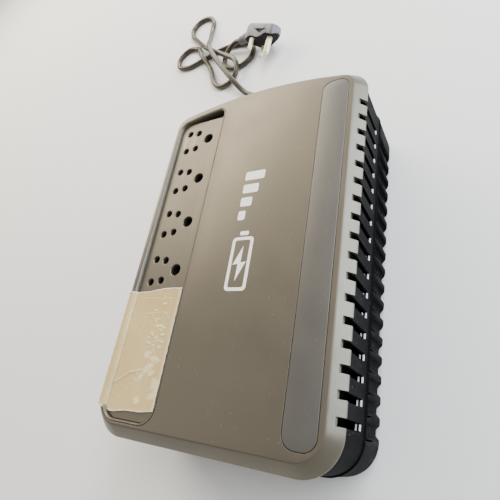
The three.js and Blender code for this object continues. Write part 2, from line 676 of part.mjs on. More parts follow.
// Steel strap over the core with a screwed foot at each end.
function makeStrap() {
  const { left, right, near, far, bottom, height } = TRANSFORMER;
  const { thick, foot, inset, hole } = STRAP;
  const y0 = near + inset;
  const y1 = far - inset;
  const top = bottom + height + GAP;
  const outer = block(left - GAP - thick, right + GAP + thick, y0, y1, bottom, top + thick);
  const inner = block(left - GAP, right + GAP, y0 - 1, y1 + 1, bottom - 1, top);
  const feet = [left - GAP - foot, right + GAP].map((x) => (
    block(x, x + foot, y0, y1, bottom, bottom + thick)));
  const holes = STRAP_SCREWS.map(({ x, y }) => rodZ(hole, bottom - 1, bottom + 4, x, y, 10));
  return cut(join(cut(outer, inner), ...feet), ...holes);
}

const STRAP_SCREWS = [TRANSFORMER.left - 7, TRANSFORMER.right + 7].map((x) => (
  { x, y: (TRANSFORMER.near + TRANSFORMER.far) / 2 }));

function makeStrapScrew({ x, y }) {
  const seat = TRANSFORMER.bottom + STRAP.thick + GAP;
  return join(
    rodZ(4, seat, seat + 2.2, x, y, 12),
    rodZ(1.9, FLOOR_TOP + GAP, seat + 0.2, x, y, 10),
  );
}

// ---- electronics --------------------------------------------------------------------------

const BOARD_AREA = { left: -82, right: -34.5, near: -112, far: 96, bottom: 12, top: 13.6 };

const BOARD_SEAT = BOARD_AREA.top + GAP;
const HEAT_SINK = {
  left: -80, thickness: 3, near: -100, far: -40, height: 38, fins: 6, finPitch: 11.6, finTip: -68,
};
const TRANSISTOR = { left: -76.6, right: -72.2, y: -93.2, pitch: 23.2, half: 4.3 };
const CAPACITOR = { x: -44, y: -92, pitch: 16, radius: 6.3, height: 26 };
const RELAY = { left: -74, right: -59, y: -18, pitch: 24, length: 19, height: 15.5 };
const BUZZER = { x: -44, y: -52, radius: 6, height: 8 };
const PANEL_BOARD = { left: -72, right: -40, near: -118, far: -70, thickness: 1.6 };

function makeBoard() {
  const { left, right, near, far, bottom, top } = BOARD_AREA;
  const holes = [[left + 5, near + 5], [right - 5, near + 5], [left + 5, far - 5], [right - 5, far - 5]];
  return cut(
    block(left, right, near, far, bottom, top),
    ...holes.map(([x, y]) => rodZ(1.7, bottom - 1, top + 1, x, y, 10)),
  );
}

// Finned extrusion standing along the board's left edge.
function makeHeatSink() {
  const { left, thickness, near, far, height, fins, finPitch, finTip } = HEAT_SINK;
  const right = left + thickness;
  const top = BOARD_SEAT + height;
  const spine = block(left, right, near, far, BOARD_SEAT, top);
  const finRow = repeat(fins, (i) => (
    block(right - 0.2, finTip, near + i * finPitch, near + i * finPitch + 2, BOARD_SEAT + 3, top)));
  return join(spine, ...finRow);
}

// A flat package against the heat sink, on one wide leg.
function makeTransistor(i) {
  const { left, right, pitch, half } = TRANSISTOR;
  const y = TRANSISTOR.y + i * pitch;
  const bottom = BOARD_AREA.top + 8;
  return join(
    block(left, right, y - half, y + half, bottom, bottom + 15),
    block(left + 1.4, right - 2.2, y - 3, y + 3, BOARD_SEAT, bottom + 0.2),
  );
}

function makeCapacitor(i) {
  const { x, y, pitch, radius, height } = CAPACITOR;
  return rodZ(radius, BOARD_SEAT, BOARD_SEAT + height, x, y + i * pitch, 18);
}

function makeRelay(i) {
  const { left, right, y, pitch, length, height } = RELAY;
  const near = y + i * pitch;
  return block(left, right, near, near + length, BOARD_SEAT, BOARD_SEAT + height);
}

function makeBuzzer() {
  const { x, y, radius, height } = BUZZER;
  const top = BOARD_SEAT + height;
  return cut(rodZ(radius, BOARD_SEAT, top, x, y, 18), rodZ(1, top - 3, top + 1, x, y, 8));
}

function makePanelBoard() {
  const { left, right, near, far, thickness } = PANEL_BOARD;
  return block(left, right, near, far, PANEL_BOARD_TOP - thickness, PANEL_BOARD_TOP);
}

function makeTactSwitch() {
  const half = 3;
  const seat = PANEL_BOARD_TOP + GAP;
  return block(BUTTON_X - half, BUTTON_X + half, BUTTON_Y - half, BUTTON_Y + half, seat, seat + 1.6);
}

function makeStatusLamp() {
  const seat = PANEL_BOARD_TOP + GAP;
  const shoulder = seat + 4;
  return join(
    rodZ(1.9, seat, shoulder, BUTTON_X, LAMP_Y, 12),
    rodZ(1.9, shoulder, shoulder + 1.4, BUTTON_X, LAMP_Y, 12, 1),
  );
}

// ---- rear end -----------------------------------------------------------------------------

// The barrel goes out through the wall, and the reset button slides in its bore.
function makeBreakerBody() {
  const { x, z, radius, boxHalf, boxHeight, boxDepth, button } = BREAKER;
  const front = BREAKER_FRONT_Y;
  const barrel = rodY(radius - GAP, front - 1, BREAKER_SEAT_Y + 2.2, x, z, 20);
  const box = block(x - boxHalf, x + boxHalf, front - boxDepth, front, z - boxHeight / 2, z + boxHeight / 2);
  const bore = rodY(button + GAP, front - 6, LENGTH, x, z, 16);
  return cut(join(barrel, box), bore);
}

function makeBreakerNut() {
  const { x, z, radius } = BREAKER;
  const seat = BREAKER_SEAT_Y + GAP;
  return cut(rodY(9.4, seat, seat + 2, x, z, 6), rodY(radius, seat - 1, seat + 4, x, z, 20));
}

function makeBreakerButton() {
  return rodY(BREAKER.button, BREAKER_SEAT_Y - 6, BREAKER_SEAT_Y + 4, BREAKER.x, BREAKER.z, 16);
}

// Tapered sleeve moulded round the cord where it leaves the rear end.
function makeCordRelief() {
  const { x, z } = CORD_EXIT;
  const seat = RELIEF_SEAT_Y + GAP;
  return join(
    rodY(RELIEF.flange, RELIEF_BACK_Y - 2.5, RELIEF_BACK_Y, x, z, 20),
    rodY(RELIEF.neck, RELIEF_BACK_Y - 1, seat + 1, x, z, 20),
    rodY(RELIEF.flange, seat, seat + 3, x, z, 20),
    rodY(RELIEF.root, seat + 2.9, RELIEF.tipY, x, z, 20, RELIEF.tip),
  );
}

// ---- mains cord and plug ------------------------------------------------------------------

function tube(points, radius, steps, sides) {
  const section = new THREE.Shape(repeat(sides, (i) => {
    const angle = (2 * Math.PI * i) / sides;
    return new THREE.Vector2(radius * Math.cos(angle), radius * Math.sin(angle));
  }));
  const extrudePath = new THREE.CatmullRomCurve3(points.map((p) => new THREE.Vector3(...p)));
  return toSolid(new THREE.ExtrudeGeometry(section, { extrudePath, steps, bevelEnabled: false }));
}

function makeMainsCord() {
  return tube(CORD_ROUTE, CORD_RADIUS, CORD_STEPS, CORD_SIDES);
}

function layPlug(solid) {
  const { pitch, roll, yaw } = PLUG_TURN;
  return solid.rotate([pitch, -roll, yaw]).translate(PLUG_CENTRE);
}

// Rounded triangle round the three corners, standing along Y from the face backwards.
function plugSlab(y0, y1, scale0, scale1) {
  const disc = ({ x, z, radius }, scale, y) => rodY(radius * scale, y, y + 0.1, x * scale, z * scale, 20);
  const near = PLUG_CORNERS.map((corner) => disc(corner, scale0, y0));
  const far = PLUG_CORNERS.map((corner) => disc(corner, scale1, y1 - 0.1));
  return wasm.Manifold.hull([...near, ...far]);
}

// The boot for the cord comes out of the body's side, and a dent marks the top.
function makePlugBody() {
  const { depth, faceDepth, shoulderDepth, shoulderScale, backScale } = PLUG;
  const { y, z, end, root, endRadius, rootRadius } = PLUG_BOOT;
  const boot = rodZ(endRadius, 0, root - end, 0, 0, 16, rootRadius).rotate([0, 90, 0]).translate([end, y, z]);
  const body = join(
    plugSlab(faceDepth + GAP, shoulderDepth, 1, shoulderScale),
    plugSlab(shoulderDepth - 0.1, depth, shoulderScale, backScale),
    boot,
  );
  const dent = rodY(7, shoulderDepth - 11, shoulderDepth - 4, -2, 18.6, 3);
  return layPlug(cut(body, dent));
}

function makePlugFace() {
  const seats = PLUG_PINS.map(({ x, z, radius }) => rodY(radius + GAP, -1, PLUG.faceDepth - 1, x, z, 16));
  return layPlug(cut(plugSlab(0, PLUG.faceDepth, 0.92, 0.96), ...seats));
}

function makePlugPin({ x, z, radius, length }) {
  const root = PLUG.faceDepth - 1 - GAP;
  const tip = -length;
  return layPlug(join(
    rodY(radius, tip + 1, root, x, z, 16),
    rodY(radius - 0.9, tip, tip + 1.1, x, z, 16, radius),
  ));
}

addPart('top_cover', makeTopCover(), COVER_PLASTIC);
addPart('side_strip', makeStrip(), COVER_PLASTIC);
addPart('outlet_plate', makeOutletPlate(), COVER_PLASTIC);
addPart('control_panel', makeControlPanel(), COVER_PLASTIC);
addPart('power_button', makePowerButton(), PALE_PLASTIC);
addPart('power_light_pipe', makeLightPipe(), PALE_PLASTIC);
addPart('protective_film', makeFilm(), FILM);
addPart('outlet_housing', makeOutletHousing(), DARK_PLASTIC);
OUTLET_ROWS.forEach((y, i) => addPart(`outlet_contact_block_${i + 1}`, makeContactBlock(y), DARK_PLASTIC));
addPart('live_bus_bar', makeBusBar(OUTER_PAIR_X, OUTER_PAIR_HALF), BRASS);
addPart('neutral_bus_bar', makeNeutralBar(), BRASS);
addPart('earth_bus_bar', makeBusBar(EARTH_X, 0), BRASS);

addPart('bottom_shell', makeBottomShell(), SHELL_PLASTIC);
addPart('battery_door', makeBatteryDoor(), SHELL_PLASTIC);
FEET.forEach((foot) => addPart(`foot_${foot.name}`, makeFoot(foot), RUBBER));
SCREW_PLACES.forEach((place, i) => addPart(`case_screw_${i + 1}`, makeCaseScrew(place), STEEL));

addPart('battery', makeBattery(), DARK_PLASTIC);
TERMINALS.forEach((terminal) => addPart(`battery_terminal_${terminal.name}`, makeTerminal(terminal), BRASS));
TERMINALS.forEach((terminal) => addPart(`battery_lead_${terminal.name}`, makeBatteryLead(terminal), RUBBER));
addPart('battery_pad', makePad(), RUBBER);

addPart('transformer_core', makeCore(), STEEL);
addPart('transformer_winding', makeWinding(), COPPER_WINDING);
addPart('transformer_strap', makeStrap(), STEEL);
STRAP_SCREWS.forEach((place, i) => addPart(`strap_screw_${i + 1}`, makeStrapScrew(place), STEEL));

addPart('main_board', makeBoard(), BOARD);
addPart('heat_sink', makeHeatSink(), ALUMINIUM);
repeat(2, (i) => addPart(`power_transistor_${i + 1}`, makeTransistor(i), DARK_PLASTIC));
repeat(2, (i) => addPart(`filter_capacitor_${i + 1}`, makeCapacitor(i), DARK_PLASTIC));
repeat(2, (i) => addPart(`relay_${i + 1}`, makeRelay(i), DARK_PLASTIC));
addPart('buzzer', makeBuzzer(), DARK_PLASTIC);
addPart('panel_board', makePanelBoard(), BOARD);
addPart('power_switch', makeTactSwitch(), DARK_PLASTIC);
addPart('status_lamp', makeStatusLamp(), PALE_PLASTIC);

addPart('breaker_body', makeBreakerBody(), DARK_PLASTIC);
addPart('breaker_nut', makeBreakerNut(), STEEL);
addPart('breaker_button', makeBreakerButton(), DARK_PLASTIC);
addPart('cord_relief', makeCordRelief(), RUBBER);

addPart('mains_cord', makeMainsCord(), CORD_PLASTIC);
addPart('plug_body', makePlugBody(), PLUG_PLASTIC);
addPart('plug_face', makePlugFace(), DARK_PLASTIC);
PLUG_PINS.forEach((pin) => addPart(`plug_pin_${pin.name}`, makePlugPin(pin), BRASS));

export default model;
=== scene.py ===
"""Blender scene of a slim uninterruptible power supply that lies flat, with its mains cord and plug.

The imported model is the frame. Lengths in this script are in millimetres until a mesh is made.
"""
import math
import random

import bpy
import bmesh
from mathutils import Euler, Matrix, Vector


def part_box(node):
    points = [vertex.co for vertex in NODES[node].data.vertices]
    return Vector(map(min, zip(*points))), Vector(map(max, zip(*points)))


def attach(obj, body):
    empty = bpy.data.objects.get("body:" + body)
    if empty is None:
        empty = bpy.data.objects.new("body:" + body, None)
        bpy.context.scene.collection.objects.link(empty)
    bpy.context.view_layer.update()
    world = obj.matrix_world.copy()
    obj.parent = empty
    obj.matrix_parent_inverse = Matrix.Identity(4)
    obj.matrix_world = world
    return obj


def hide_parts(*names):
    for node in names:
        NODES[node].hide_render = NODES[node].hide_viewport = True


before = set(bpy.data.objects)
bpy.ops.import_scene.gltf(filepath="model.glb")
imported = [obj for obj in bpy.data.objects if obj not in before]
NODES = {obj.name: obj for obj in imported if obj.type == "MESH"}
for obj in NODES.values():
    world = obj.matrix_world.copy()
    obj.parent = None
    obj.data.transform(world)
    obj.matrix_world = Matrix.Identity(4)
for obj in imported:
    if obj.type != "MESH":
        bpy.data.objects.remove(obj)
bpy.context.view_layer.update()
MM = 0.001

# ---- dimensions shared with the model, in millimetres -------------------------------------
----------
Return, unchanged, the run of lines above that opens with the line containing "addPart('breaker_body', makeBreakerBody(), DARK_PLASTIC);" and closes with the line containing "obj.parent = empty". Include both.

FULL OUTPUT:
addPart('breaker_body', makeBreakerBody(), DARK_PLASTIC);
addPart('breaker_nut', makeBreakerNut(), STEEL);
addPart('breaker_button', makeBreakerButton(), DARK_PLASTIC);
addPart('cord_relief', makeCordRelief(), RUBBER);

addPart('mains_cord', makeMainsCord(), CORD_PLASTIC);
addPart('plug_body', makePlugBody(), PLUG_PLASTIC);
addPart('plug_face', makePlugFace(), DARK_PLASTIC);
PLUG_PINS.forEach((pin) => addPart(`plug_pin_${pin.name}`, makePlugPin(pin), BRASS));

export default model;
=== scene.py ===
"""Blender scene of a slim uninterruptible power supply that lies flat, with its mains cord and plug.

The imported model is the frame. Lengths in this script are in millimetres until a mesh is made.
"""
import math
import random

import bpy
import bmesh
from mathutils import Euler, Matrix, Vector


def part_box(node):
    points = [vertex.co for vertex in NODES[node].data.vertices]
    return Vector(map(min, zip(*points))), Vector(map(max, zip(*points)))


def attach(obj, body):
    empty = bpy.data.objects.get("body:" + body)
    if empty is None:
        empty = bpy.data.objects.new("body:" + body, None)
        bpy.context.scene.collection.objects.link(empty)
    bpy.context.view_layer.update()
    world = obj.matrix_world.copy()
    obj.parent = empty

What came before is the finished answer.